Popular American country music singer and songwriter who is best known for writing “Mr Bojangles“, Jerry Jeff Walker has passed away. The legendary singer was reported to have died today at the age of 78. Circumstances surrounding his death was not made known to the public as at the time of filing this report.
As Posted On His Facebook Page
He wrote “Mr. Bojangles” after getting arrested in New Orleans and being tossed by NOLA police into a “drunk tank.”
Mr. Walker was once an Atlanta Falcons fan, a friend of former head coach Jerry Glanville, and a legendary country outlaw who often travelled with the team and performed in the hotel before a few players, a few coaches and an occasional media guy (me).
Mr. Walker was friendly and approachable. He would play his stuff, as well as Kristofferson, Waylon, Willie and some Charley Pride.
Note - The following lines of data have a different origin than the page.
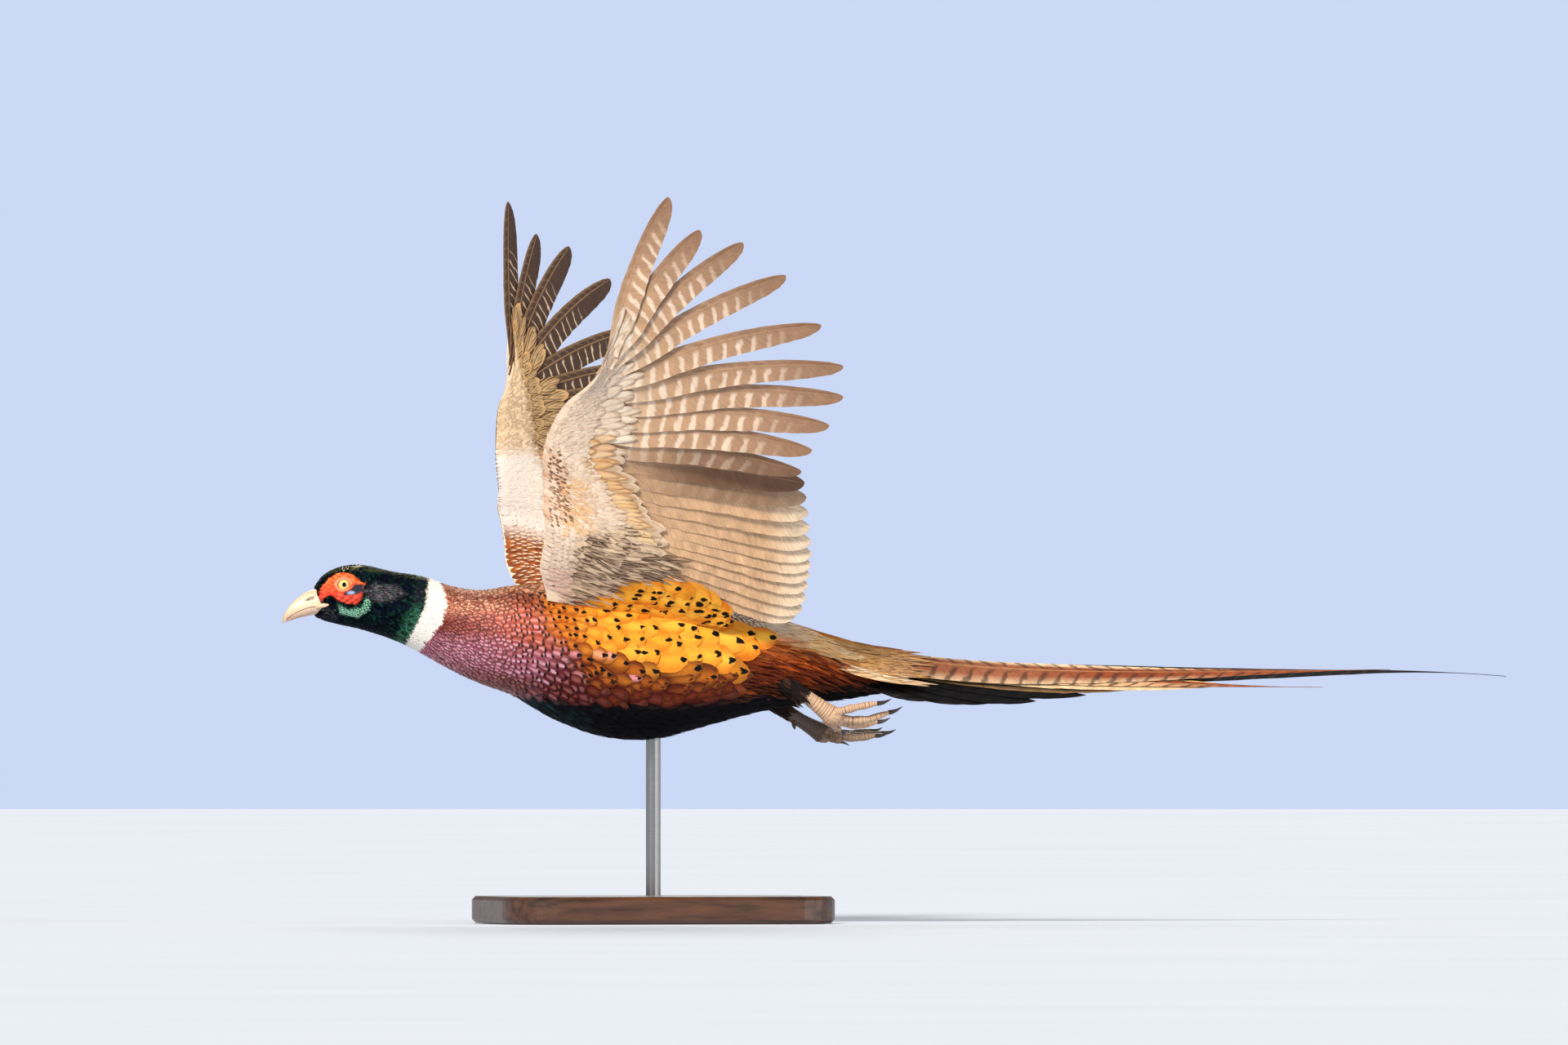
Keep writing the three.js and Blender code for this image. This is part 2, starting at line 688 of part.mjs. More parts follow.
function standBase() {
  const hx = base.length / 2 - base.bevel;
  const hy = base.width / 2 - base.bevel;
  const r = base.corner;
  const outline = new THREE.Shape();
  outline.moveTo(-hx + r, -hy);
  outline.lineTo(hx - r, -hy);
  outline.absarc(hx - r, -hy + r, r, -Math.PI / 2, 0);
  outline.absarc(hx - r, hy - r, r, 0, Math.PI / 2);
  outline.absarc(-hx + r, hy - r, r, Math.PI / 2, Math.PI);
  outline.absarc(-hx + r, -hy + r, r, Math.PI, 1.5 * Math.PI);
  const slab = new THREE.ExtrudeGeometry(outline, {
    depth: base.height - 2 * base.bevel,
    bevelThickness: base.bevel,
    bevelSize: base.bevel,
    bevelSegments: 1,
    curveSegments: 4,
  });
  return solidOf(slab.translate(0, 0, base.bevel));
}

function standRod() {
  const height = bellyAtRod + rod.sunk - base.height - 2 * gap;
  const cylinder = new THREE.CylinderGeometry(rod.radius, rod.radius, height, 16);
  return solidOf(cylinder.rotateX(Math.PI / 2).translate(rod.x, 0, base.height + gap + height / 2));
}

const finishes = {
  crown: { color: "#12302a", roughness: 0.4, metalness: 0 },
  breast: { color: "#8a3a34", roughness: 0.5, metalness: 0 },
  back: { color: "#c0701c", roughness: 0.55, metalness: 0 },
  wing: { color: "#b09a7c", roughness: 0.6, metalness: 0 },
  tail: { color: "#8f5a30", roughness: 0.55, metalness: 0 },
  bill: { color: "#d9c08a", roughness: 0.45, metalness: 0 },
  iris: { color: "#e6c469", roughness: 0.1, metalness: 0 },
  foot: { color: "#b79f84", roughness: 0.6, metalness: 0 },
  claw: { color: "#3c342e", roughness: 0.4, metalness: 0 },
  wood: { color: "#4a2f1e", roughness: 0.45, metalness: 0 },
  steel: { color: "#b9b3a4", roughness: 0.3, metalness: 1 },
};

const pheasant = new THREE.Group();

function add(name, solid, finish) {
  const mesh = solid.getMesh();
  const geometry = new THREE.BufferGeometry();
  const places = new Float32Array(mesh.numVert * 3);
  for (let i = 0; i < mesh.numVert; i += 1) {
    places.set(mesh.vertProperties.subarray(i * mesh.numProp, i * mesh.numProp + 3), i * 3);
  }
  geometry.setAttribute("position", new THREE.BufferAttribute(places, 3));
  geometry.setIndex(new THREE.BufferAttribute(mesh.triVerts, 1));
  geometry.computeVertexNormals();
  const node = new THREE.Mesh(geometry, new THREE.MeshStandardMaterial(finishes[finish]));
  node.name = name;
  pheasant.add(node);
}

add("head", head(), "crown");
add("bill_upper", upperBillSolid(), "bill");
add("bill_lower", whole(billHalf(lowerBill)), "bill");
add("neck", bodyPart(headEnd + gap, neckEnd, neckRings, headCorners), "breast");
add("trunk", trunk(), "back");
add("tail", tail(), "tail");

// The paired parts are made for the right side and mirrored to the left.
const eyeball = ball(eye.x, eye.y, eye.z, eye.radius, eye.radius, eye.radius, 12, 8);
for (const [name, solid, finish] of [
  ["eye", eyeball, "iris"],
  ["wing_arm", wingArm(), "wing"],
  ["wing_hand", wingHand(), "wing"],
]) {
  add(name + "_right", solid, finish);
  add(name + "_left", mirrored(solid), finish);
}

for (const side of Object.keys(legs)) {
  add("leg_" + side, leg(side), "foot");
  add("spur_" + side, spurSolid(side), "claw");
  add("foot_" + side, foot(side, 0), "foot");
  for (let i = 0; i < 4; i += 1) add(`claw_${side}_${i + 1}`, claw(side, i), "claw");
}

add("stand_base", standBase(), "wood");
add("stand_rod", standRod(), "steel");

export default pheasant;
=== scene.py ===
"""Looks of the common pheasant, a cock in flight on a plain display stand.

The frame's axes hold here: +X runs from the bill to the tail, +Z is up, the left wing is on the -Y side, and
the origin is the middle of the underside of the stand's base. Shapes are worked out in millimetres and put
into the meshes in metres. The tables of the body, wings and tail are those of the part's source.
"""

import math

import bpy
import numpy as np
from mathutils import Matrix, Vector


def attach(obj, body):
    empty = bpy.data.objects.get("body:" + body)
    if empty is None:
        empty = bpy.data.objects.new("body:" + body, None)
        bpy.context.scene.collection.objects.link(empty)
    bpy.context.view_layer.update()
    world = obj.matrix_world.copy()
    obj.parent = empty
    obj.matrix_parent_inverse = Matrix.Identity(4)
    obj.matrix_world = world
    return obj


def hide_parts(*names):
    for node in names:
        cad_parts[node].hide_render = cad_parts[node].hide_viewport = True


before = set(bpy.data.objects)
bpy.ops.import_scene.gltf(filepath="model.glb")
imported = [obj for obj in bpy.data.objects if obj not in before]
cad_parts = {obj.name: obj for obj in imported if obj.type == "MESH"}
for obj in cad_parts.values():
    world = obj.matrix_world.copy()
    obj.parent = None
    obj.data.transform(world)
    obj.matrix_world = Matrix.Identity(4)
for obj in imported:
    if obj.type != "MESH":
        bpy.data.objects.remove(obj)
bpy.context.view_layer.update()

MM = 0.001
rng = np.random.default_rng(7)


# Camera, as the photograph sees the bird: 15 degrees ahead of its left side, level, through a long lens.
VIEW_TURN = math.radians(15)
VIEW_COS, VIEW_SIN = math.cos(VIEW_TURN), math.sin(VIEW_TURN)
VIEW_SCALE = 0.55  # millimetres of the bird to a pixel of the picture
VIEW_MIDDLE = (800, 1130)  # the pixel that shows the frame's origin
CAMERA_AWAY = 30.0
CAMERA_AIM = (0.0911, 0.0, 0.2695)
VIEW_WIDTH = 1920 * VIEW_SCALE * MM

camera_data = bpy.data.cameras.new("camera")
camera = bpy.data.objects.new("camera", camera_data)
bpy.context.scene.collection.objects.link(camera)
camera.location = (
    CAMERA_AIM[0] - CAMERA_AWAY * VIEW_SIN,
    CAMERA_AIM[1] - CAMERA_AWAY * VIEW_COS,
    CAMERA_AIM[2],
)
camera.rotation_euler = (math.pi / 2, 0, -VIEW_TURN)
camera_data.sensor_width = 36
camera_data.lens = 36 * CAMERA_AWAY / VIEW_WIDTH
camera_data.clip_end = 100
bpy.context.scene.camera = camera


# The part's own tables, in millimetres.
# Head, neck and trunk as upright ellipses: place along the body, top, bottom, half width.
BODY_SECTIONS = [
    [-238.5, 219, 210, 4],
    [-235.5, 225.5, 206.8, 8],
    [-228.9, 234.2, 203.8, 11.8],
    [-217, 239.8, 200.8, 14.8],
    [-203, 241, 197.8, 16.7],
    [-181, 236.4, 190.9, 17.2],
    [-160.6, 233.2, 181.5, 18.8],
    [-140, 226.6, 170.5, 22.6],
    [-119.6, 224, 161.2, 29],
    [-98, 227, 153.5, 37],
    [-68, 228, 137, 45.5],
    [-34, 226, 125.4, 50],
    [0, 222.6, 123.8, 50],
    [34, 217.5, 132, 45],
    [68, 209, 141, 36.5],
    [102.5, 199.7, 147.5, 26.5],
    [136, 184.5, 151, 18],
    [172, 172, 157, 8],
]
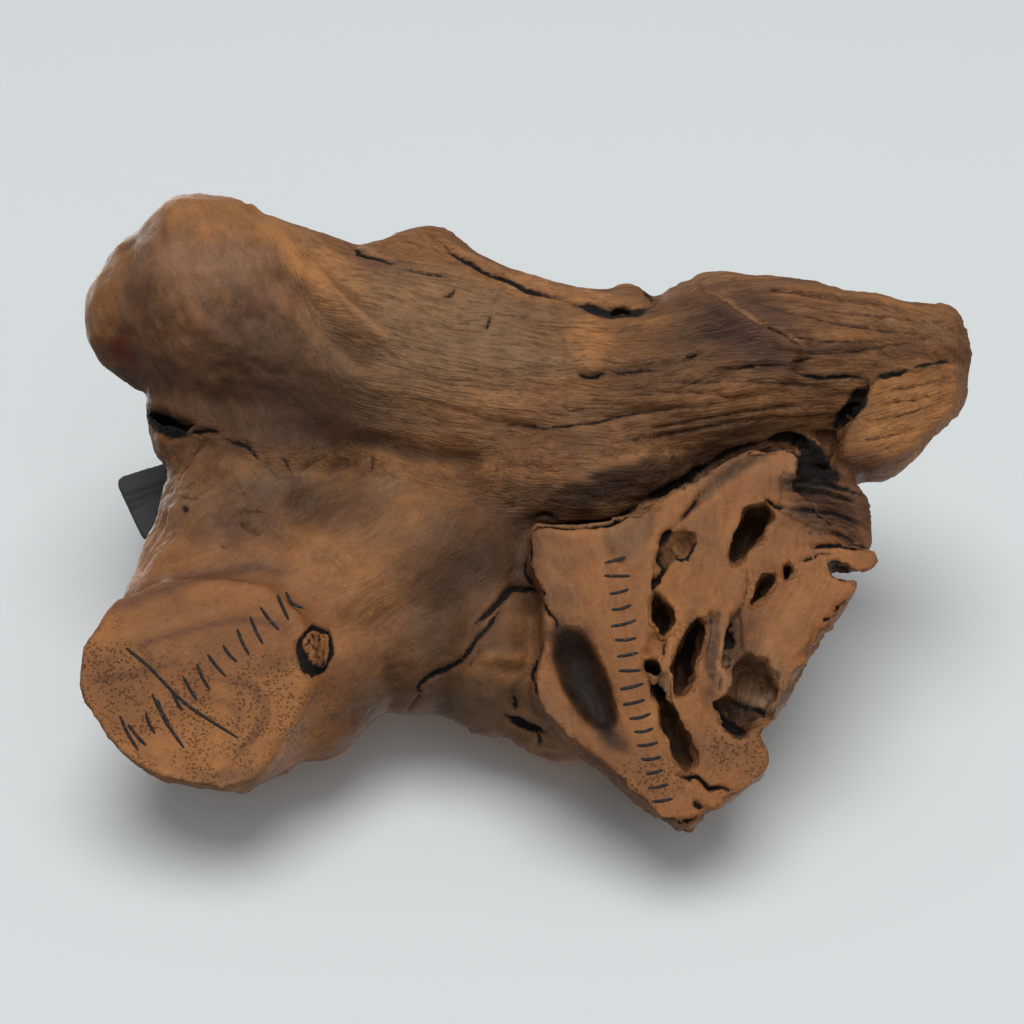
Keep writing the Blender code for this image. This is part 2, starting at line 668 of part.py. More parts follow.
def make_bird(frame_empty):
    bm = bmesh.new()
    limb(bm, BIRD_TRUNK, sides=20)
    swelling(bm, *HEAD)
    for side in (1, -1):
        wing(bm, side)
        (x, _, z), sizes, turn = THIGH
        apart = STANCE_WIDTH / 2 * DRAWN_BODY / BODY_LENGTH
        swelling(bm, (x, side * apart, z), sizes, turn)
    grow_body(bm)
    bill(bm)
    bird = add_object("bird_body", bm, frame_empty)
    one_skin(bird, BODY_VOXEL, 2)
    thin(bird, BODY_TRIANGLES)

    feathers = add_collection("Tail feathers")
    for pair in range(FEATHER_PAIRS):
        for side in (1, -1):
            name = f"Feather {pair + 1} {'left' if side > 0 else 'right'}"
            as_cutter(add_object(name, tail_feather(pair, side), frame_empty), feathers)
    boolean(bird, "Tail", "UNION", feathers)

    sockets = add_collection("Bird sockets")
    for side, word in ((1, "left"), (-1, "right")):
        eye = eye_place(side)
        as_cutter(
            add_object(f"Eye socket {word}", ball(EYE_DIAMETER / 2 + SEAT_GAP, eye), frame_empty), sockets
        )
        add_object(f"{word}_eye", ball(EYE_DIAMETER / 2, eye), frame_empty)
        hole = bmesh.new()
        y = side * STANCE_WIDTH / 2
        root = LEG_HEIGHT + LEG_SEAT + SEAT_GAP
        rod(hole, LEG_DIAMETER / 2 + SEAT_GAP, (0, y, LEG_HEIGHT / 2), (0, y, root))
        as_cutter(add_object(f"Leg socket {word}", hole, frame_empty), sockets)
    boolean(bird, "Sockets", "DIFFERENCE", sockets)


def lifted(tree, x, y, clearance):
    """A point above x, y that keeps its clearance from the surface on every side."""
    point = Vector((x, y, top_of(tree, x, y) + clearance))
    while tree.find_nearest(point)[3] < clearance:
        point.z += LIFT_STEP
    return point


def toe(bm, tree, foot, direction, length):
    """A toe that follows the wood, arched along its middle, with a claw at its end."""
    radius = TOE_DIAMETER / 2
    stations = []
    for share, thick in TOE_SHAPE:
        x = foot.x + share * length * math.cos(direction)
        y = foot.y + share * length * math.sin(direction)
        point = lifted(tree, x, y, thick * radius + SEAT_GAP)
        point.z += TOE_ARCH * math.sin(math.pi * share)
        stations.append((*point, thick * radius, thick * radius))
    limb(bm, stations, sides=10, steps=2)


def make_legs(origin, frame, tree):
    """Two wire legs, each set in a hole in the body and a hole in the wood."""
    holes = []
    for side, word in ((1, "left"), (-1, "right")):
        foot = frame @ Vector((0, side * STANCE_WIDTH / 2, 0))
        surface = top_of(tree, foot.x, foot.y)
        top = frame.translation.z + LEG_HEIGHT + LEG_SEAT
        bm = bmesh.new()
        rod(bm, LEG_DIAMETER / 2, (foot.x, foot.y, surface - LEG_SEAT), (foot.x, foot.y, top))
        spread = TOE_SPREAD * (np.arange(FRONT_TOES) - (FRONT_TOES - 1) / 2)
        for turn in spread:
            toe(bm, tree, foot, HEADING + turn, TOE_LENGTH)
        toe(bm, tree, foot, HEADING + math.pi, HIND_TOE_LENGTH)
        leg = add_object(f"{word}_leg", bm, origin)
        one_skin(leg, LEG_VOXEL, 1)
        thin(leg, LEG_TRIANGLES)
        hole = bmesh.new()
        wide = LEG_DIAMETER / 2 + SEAT_GAP
        low = surface - LEG_SEAT - SEAT_GAP
        rod(hole, wide, (foot.x, foot.y, low), (foot.x, foot.y, surface + LEG_HEIGHT / 2))
        holes.append(add_object(f"Leg hole {word}", hole, origin))
    return holes


def centre_on_footprint(origin):
    """Moves everything so that the middle of its footprint is at the origin."""
    bpy.context.view_layer.update()
    graph = bpy.context.evaluated_depsgraph_get()
    points = []
    for thing in bpy.data.objects:
        if thing.type == "MESH" and not thing.hide_render:
            solid = thing.evaluated_get(graph)
            points += [solid.matrix_world @ v.co for v in solid.to_mesh().vertices]
    flat = np.array(points)[:, :2]
    middle = (flat.min(axis=0) + flat.max(axis=0)) / 2
    origin.location = (-middle[0], -middle[1], 0)


def main():
    clear_scene()
    origin = add_empty("origin")
    stand, cuts = make_stand(origin)
    wood = surface_of(stand)
    frame = bird_frame(wood)
    perch = add_empty("perch", origin)
    perch.matrix_basis = frame
    make_bird(perch)
    for hole in make_legs(origin, frame, wood):
        as_cutter(hole, cuts)
    centre_on_footprint(origin)


main()
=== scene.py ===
"""The looks of a carved songbird on its driftwood stand: wood, paint, pen strokes, studio and camera.

The underside is what the photograph shows, so the wood's features are placed there by the pixels of
the photograph's 1024 x 1024 frame, seen through the same camera. Lengths are in millimetres on the
sheet, which is centred in the view, and in metres in the scene.
"""

import math

import bmesh
import bpy
import numpy as np
from mathutils import Matrix, Vector
from mathutils.kdtree import KDTree


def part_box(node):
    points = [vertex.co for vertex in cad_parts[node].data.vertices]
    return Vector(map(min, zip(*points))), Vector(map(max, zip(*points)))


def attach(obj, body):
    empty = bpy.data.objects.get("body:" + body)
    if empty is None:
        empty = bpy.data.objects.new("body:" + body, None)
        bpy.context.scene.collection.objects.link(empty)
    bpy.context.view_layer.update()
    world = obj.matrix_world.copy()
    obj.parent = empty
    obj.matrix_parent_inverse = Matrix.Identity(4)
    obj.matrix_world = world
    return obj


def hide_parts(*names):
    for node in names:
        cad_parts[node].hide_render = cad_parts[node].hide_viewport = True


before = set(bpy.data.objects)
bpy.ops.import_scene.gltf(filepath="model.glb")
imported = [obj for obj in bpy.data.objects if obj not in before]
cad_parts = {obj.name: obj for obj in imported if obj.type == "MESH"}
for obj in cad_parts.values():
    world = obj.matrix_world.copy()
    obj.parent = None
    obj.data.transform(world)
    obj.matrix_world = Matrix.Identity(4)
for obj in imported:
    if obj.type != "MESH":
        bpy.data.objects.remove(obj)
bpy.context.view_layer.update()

MM = 0.001

# The photograph's view: from below, tilted towards the side without feet
CAMERA_TILT = math.radians(14)
CAMERA_DISTANCE = 340.0
PHOTO_CENTRE = 512
FOCAL_PIXELS = 1836
PHOTO_WIDTH = 1024
SENSOR = 36.0

# The way from the sheet to the camera
SIGHT = np.array((0, math.sin(CAMERA_TILT), -math.cos(CAMERA_TILT)))

# Pixels of the photograph to a millimetre, near the sanded feet
SCALE = FOCAL_PIXELS / CAMERA_DISTANCE

# The driftwood's lowest x and y on the sheet
SHEET_CORNER = (-86.614, -71.584)

# Mesh of the wood: its voxel, the edges that stay sharp and how far they reach in millimetres, the
# passes that smooth its facets, its upper side, its foot's blend and its soft places, its number of
# triangles, and the steps in which its thinned side begins
WOOD_VOXEL = 0.78 * MM
SHARP_EDGE = math.radians(28)
EDGE_REACH = (0.7, 2.6)
FACET_PASSES = 40
TOP_PASSES = 150
BLEND_PASSES = 36
SOFT_PASSES = 24
WOOD_TRIANGLES = 198000
THIN_LEVELS = 4

# Fine adjustments of the outline in the photo: place, shift and reach, in pixels
NUDGES = (
    (147, 522, 8, 0, 22), (165, 208, -5, -6, 34), (104, 256, 6, 4, 28), (275, 208, -2, 9, 44),
    (116, 386, 5, 3, 20), (97, 345, -4, 0, 24), (134, 394, 0, 5, 12), (150, 432, 3, 0, 14),
    (134, 566, 5, 0, 24), (118, 598, -4, -3, 14), (200, 790, 0, -3, 44),
    (440, 230, 2, -4, 20), (508, 270, -1, 6, 26), (624, 288, 0, -4, 18), (656, 298, 0, 8, 14),
    (690, 280, 0, 5, 18), (850, 289, 0, 4, 34), (948, 316, 4, -7, 28), (969, 385, -3, 0, 20),
    (935, 436, -3, -3, 20), (862, 480, 0, -4, 10), (874, 556, 4, 0, 10), (852, 584, 4, -6, 12),
    (818, 660, -3, -2, 50), (766, 735, -7, 0, 12), (703, 812, -4, -4, 8),
)

# The middle of the long limb on the sheet, which its grain follows
LIMB_X = (-90, -62, -40, -12, 20, 50, 70, 95)
LIMB_Y = (-48, -47.6, -41, -34, -31, -35, -34, -30)
# The leg's grain runs from the hub to the round foot, and the stump's towards a point below its tip
LEG_START = (-5, -5)
LEG_END = (-57, 31)
STUMP_FOCUS = (30, 78)

# Border of the limb in the photo, left to right
LIMB_BORDER = (
    (60, 420), (145, 424), (191, 432), (262, 463), (350, 470), (430, 492), (520, 522), (555, 524),
    (610, 522), (643, 501), (690, 480), (736, 451), (778, 442), (810, 440), (832, 452), (1000, 560),
)
# What closes the limb's border, beyond the photo's top
ABOVE_PHOTO = ((1100, -100), (-100, -100))
# The stump's sanded face in the photo
STUMP_FACE = (
    (530, 544), (537, 528), (567, 529), (608, 524), (640, 507), (700, 474), (740, 449), (790, 450),
    (806, 460), (800, 488), (832, 496), (860, 518), (872, 548), (876, 570), (850, 580), (859, 595),
    (830, 640), (795, 697), (765, 733), (769, 765), (740, 795), (703, 825), (690, 832), (645, 806),
    (585, 765), (530, 690), (541, 650), (556, 625), (537, 590), (530, 570),
)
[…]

During the Glanville era, we reporters were more foe than a friend—but Mr Walker was cool.
He lived in Austin for years.
The Austin Statesman: “Jerry Jeff Walker, the notorious rowdy raconteur who left a thousand beer-drinking’, hard-partying’ imitators at honky-tonk roadhouses all across Texas in his wake, penning songs of social consciousness? It’s not really all that far-fetched, as it turns out.”
Mr. Walker was a poet, like John Prine, Kristofferson or his long time Austin friend Willie Nelson.
Born Ronald Crosby—he began as a folk singer and was heavily influenced by the Kingston Trio and Bob Dylan.
At the time of his death, Jerry Jeff’s work was still relevant and appreciated—a country music outlaw who was married to the same woman for almost 50 years.
Jerry Jeff Walker spent his early folk music days in Greenwich Village in the mid-1960s. He co-founded a band with Bob Bruno in the late-1960s called Circus Maximus that put out two albums, one with the popular FM radio hit “Wind”, but Bruno’s interest in jazz apparently diverged from Walker’s interest in folk music.
Walker thus resumed his solo career and recorded the seminal album Mr. Bojangles with the help of David Bromberg and other influential Atlantic recording artists. He settled in Austin, Texas, in the 1970s, associating mainly with the outlaw country scene that included artists such as Michael Martin Murphey, Willie Nelson, Guy Clark, Waylon Jennings, and Townes Van Zandt.